There will be many sources of content. Ideally, websites would eventually add a "save" button next to the existing Facebook and other "like" buttons, that save them as bookmarks in your personal content graph. Alternatively, a browser plugin could be made to do the same.

Local subdirectories should be scanned automatically, and metadata should be saved when new files arrive. For pictures and others, this would include the EXIF data, for which ExifTool is already a very good analyzer that is capable of outputting an RDF format.

Remote social web sites should be connected, using their APIs to retrieve the user's content from there. The list of websites is potentially endless, but would include Facebook, Google, Twitter and Flickr. Sites like these oppose scraping, but we are talking about a user's own content here. For Android devices, an app's Intent could be made that registers to wildcard URLs. It would show up as a destination for sharing, and simply save the shared URL.

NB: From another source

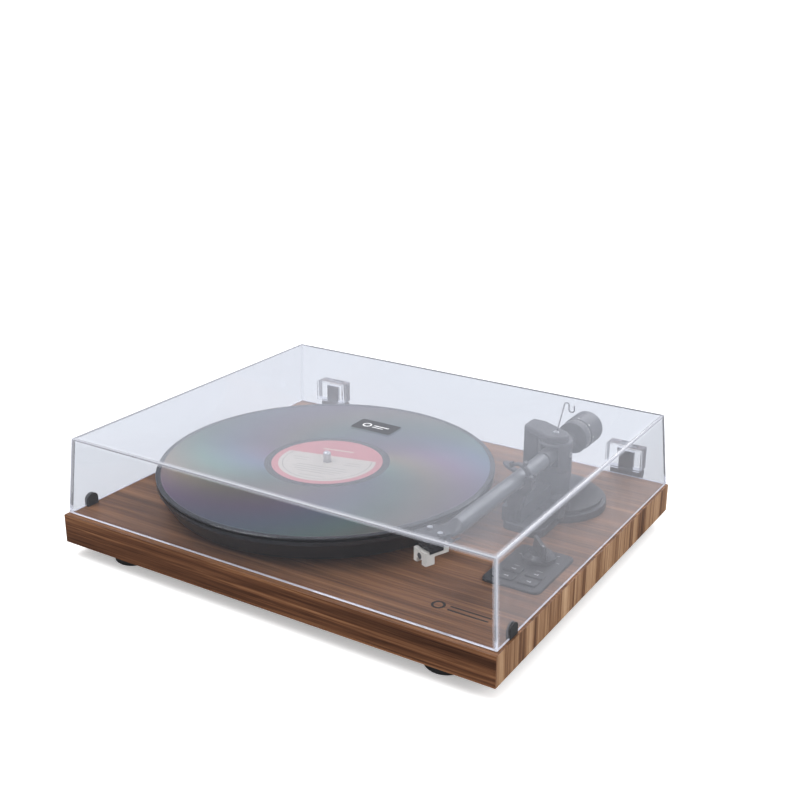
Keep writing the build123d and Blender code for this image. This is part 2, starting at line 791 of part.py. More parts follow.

There are many possible targets that could benefit from a structured, extensive content repository. People would be able to browse their own history like a diary, and read back anything they ever added. People with a website could make it much more interesting and better up to date when it is backed by the same repository. As long as other media like Facebook and Twitter are online, it will be easy to post there. When you create an item with a headline, an image and some text, it can easily be shared as such on Facebook or Twitter, and link back to the website.

Sharing with friends would be as simple as copying a named graph. This would also ensure that there is a another copy if yours is lost. Of course even without sharing, you could make an off-site backup, to save it for yourself or your children.

Once we interconnect our repositories, new possibilities show up. This is where we are realizing the promise of the Semantic Web, Web 3.0 or the Giant Global Graph (GGG). Here we begin to create a common knowledge center. Now we can see what other people state about a resource, be it an article or a product. We can warn each other for bad experiences, but also debunk false facts and news that currently pollute the social web. In fact, all knowlegde a person has can be modeled by himself and shared with all of mankind to build on.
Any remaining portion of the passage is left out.